Raw data:
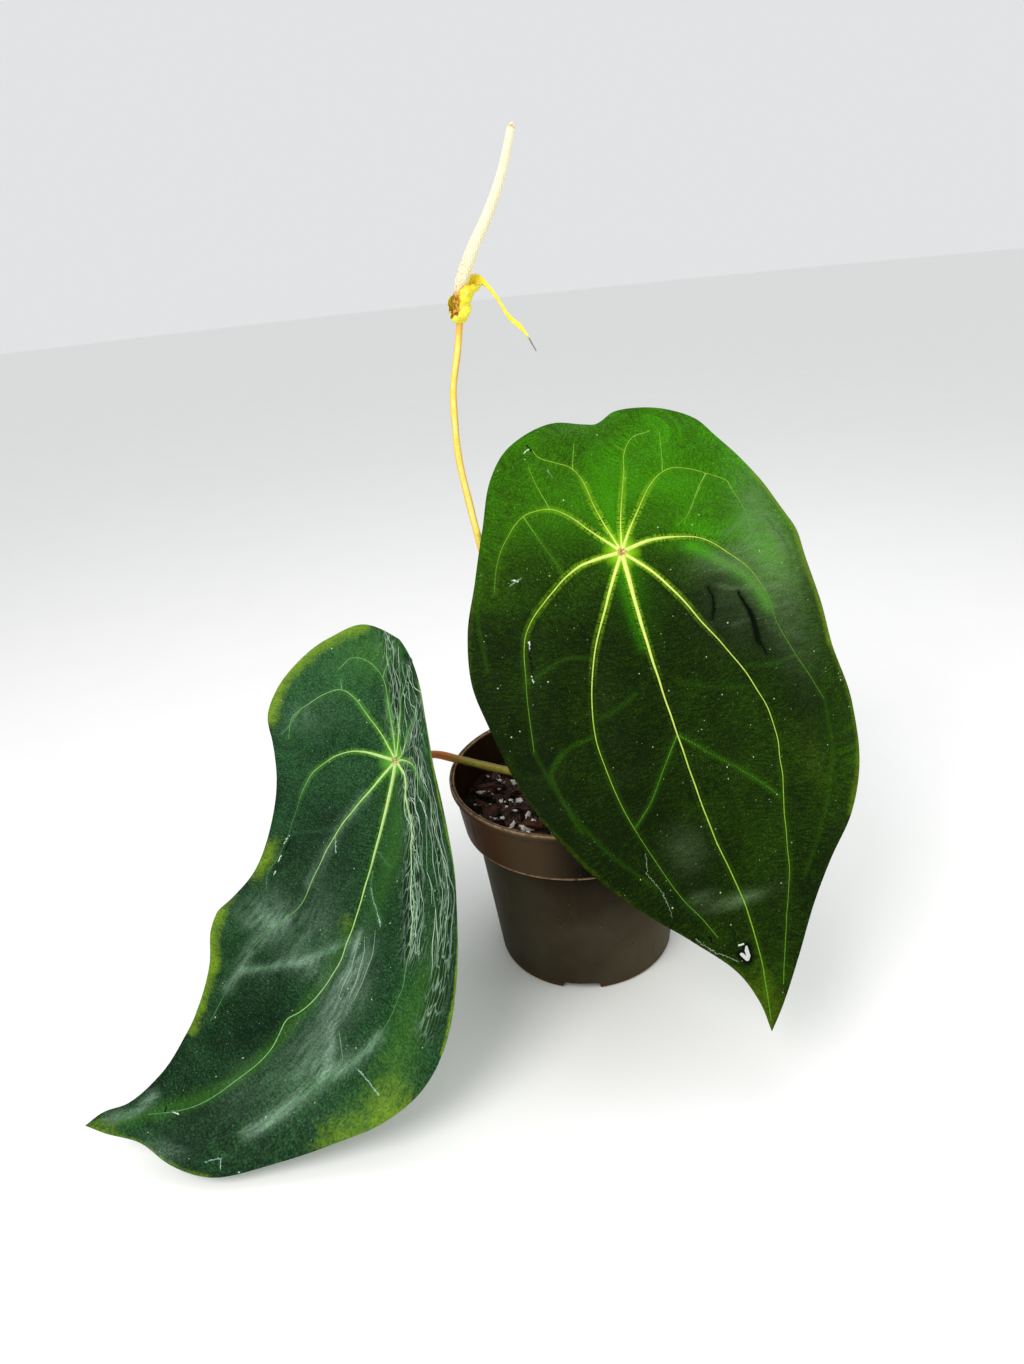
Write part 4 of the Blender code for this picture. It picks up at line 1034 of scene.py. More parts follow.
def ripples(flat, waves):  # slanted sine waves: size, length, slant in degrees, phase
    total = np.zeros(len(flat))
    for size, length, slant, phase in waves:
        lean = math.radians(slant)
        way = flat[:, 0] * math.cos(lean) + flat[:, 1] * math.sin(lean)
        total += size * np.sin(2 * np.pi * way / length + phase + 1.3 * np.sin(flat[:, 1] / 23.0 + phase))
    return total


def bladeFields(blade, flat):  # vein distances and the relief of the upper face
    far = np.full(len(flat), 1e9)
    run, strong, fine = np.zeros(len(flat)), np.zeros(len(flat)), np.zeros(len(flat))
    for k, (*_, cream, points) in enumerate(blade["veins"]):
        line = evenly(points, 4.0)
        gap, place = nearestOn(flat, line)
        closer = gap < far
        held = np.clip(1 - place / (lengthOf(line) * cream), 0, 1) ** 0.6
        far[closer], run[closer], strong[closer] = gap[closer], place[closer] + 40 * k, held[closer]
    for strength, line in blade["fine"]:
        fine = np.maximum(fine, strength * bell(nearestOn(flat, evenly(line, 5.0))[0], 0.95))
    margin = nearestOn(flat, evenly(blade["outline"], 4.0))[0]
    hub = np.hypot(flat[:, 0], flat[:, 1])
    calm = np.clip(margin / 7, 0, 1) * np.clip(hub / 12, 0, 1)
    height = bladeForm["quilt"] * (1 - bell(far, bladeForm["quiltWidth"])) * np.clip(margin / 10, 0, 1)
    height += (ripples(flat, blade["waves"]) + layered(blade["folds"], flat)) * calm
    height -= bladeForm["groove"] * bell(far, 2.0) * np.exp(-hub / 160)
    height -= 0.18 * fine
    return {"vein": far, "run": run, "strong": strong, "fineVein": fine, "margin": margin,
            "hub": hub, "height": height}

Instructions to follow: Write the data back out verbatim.

Finished exercise:
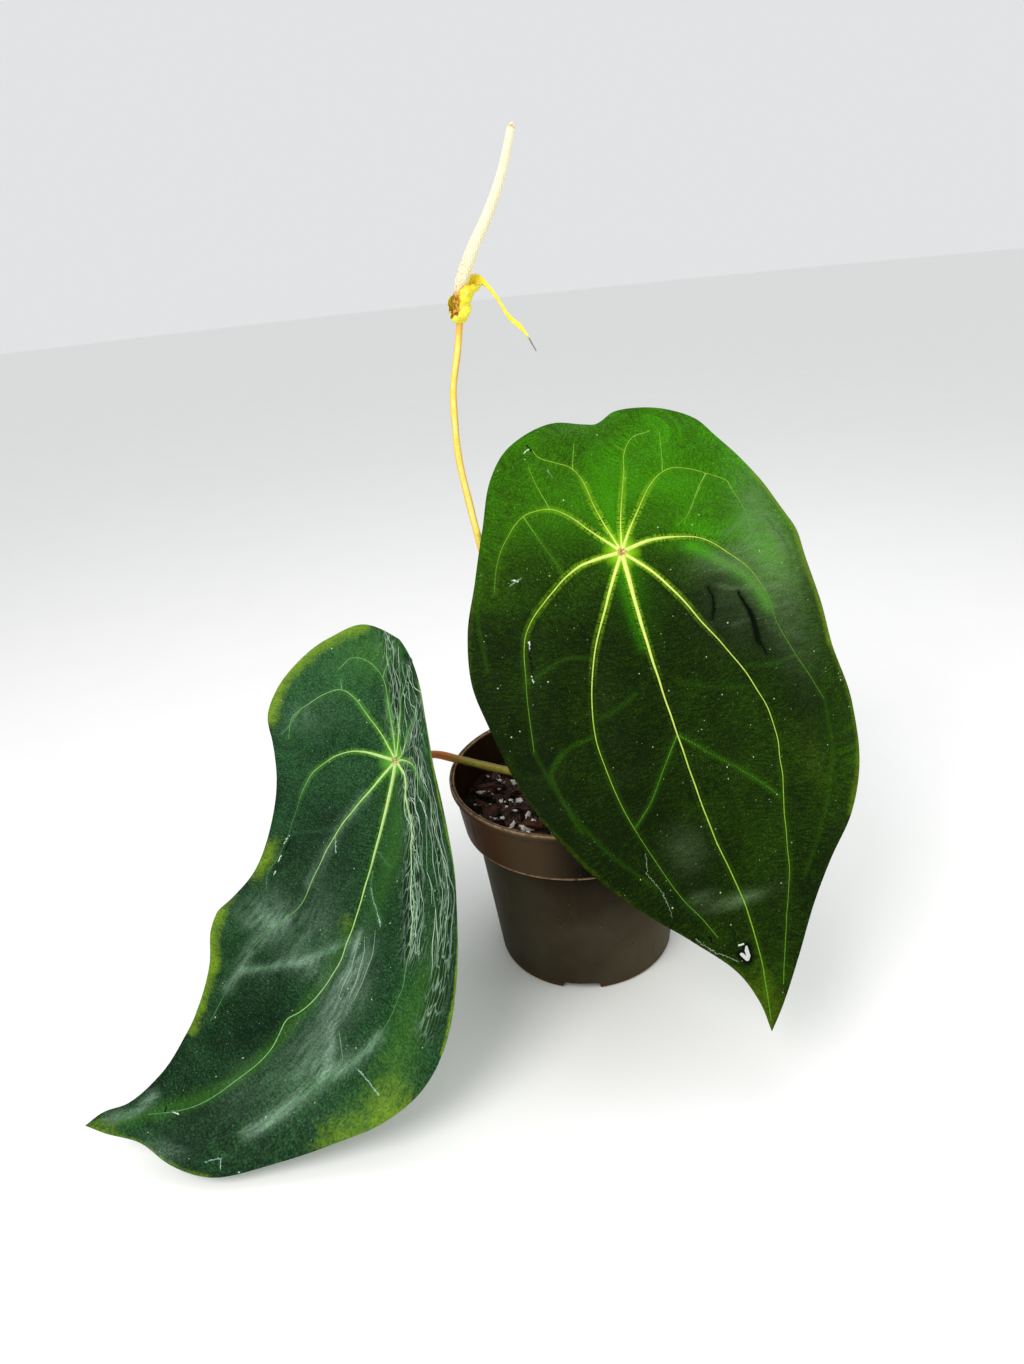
Write part 4 of the Blender code for this picture. It picks up at line 1034 of scene.py. More parts follow.
def ripples(flat, waves):  # slanted sine waves: size, length, slant in degrees, phase
    total = np.zeros(len(flat))
    for size, length, slant, phase in waves:
        lean = math.radians(slant)
        way = flat[:, 0] * math.cos(lean) + flat[:, 1] * math.sin(lean)
        total += size * np.sin(2 * np.pi * way / length + phase + 1.3 * np.sin(flat[:, 1] / 23.0 + phase))
    return total


def bladeFields(blade, flat):  # vein distances and the relief of the upper face
    far = np.full(len(flat), 1e9)
    run, strong, fine = np.zeros(len(flat)), np.zeros(len(flat)), np.zeros(len(flat))
    for k, (*_, cream, points) in enumerate(blade["veins"]):
        line = evenly(points, 4.0)
        gap, place = nearestOn(flat, line)
        closer = gap < far
        held = np.clip(1 - place / (lengthOf(line) * cream), 0, 1) ** 0.6
        far[closer], run[closer], strong[closer] = gap[closer], place[closer] + 40 * k, held[closer]
    for strength, line in blade["fine"]:
        fine = np.maximum(fine, strength * bell(nearestOn(flat, evenly(line, 5.0))[0], 0.95))
    margin = nearestOn(flat, evenly(blade["outline"], 4.0))[0]
    hub = np.hypot(flat[:, 0], flat[:, 1])
    calm = np.clip(margin / 7, 0, 1) * np.clip(hub / 12, 0, 1)
    height = bladeForm["quilt"] * (1 - bell(far, bladeForm["quiltWidth"])) * np.clip(margin / 10, 0, 1)
    height += (ripples(flat, blade["waves"]) + layered(blade["folds"], flat)) * calm
    height -= bladeForm["groove"] * bell(far, 2.0) * np.exp(-hub / 160)
    height -= 0.18 * fine
    return {"vein": far, "run": run, "strong": strong, "fineVein": fine, "margin": margin,
            "hub": hub, "height": height}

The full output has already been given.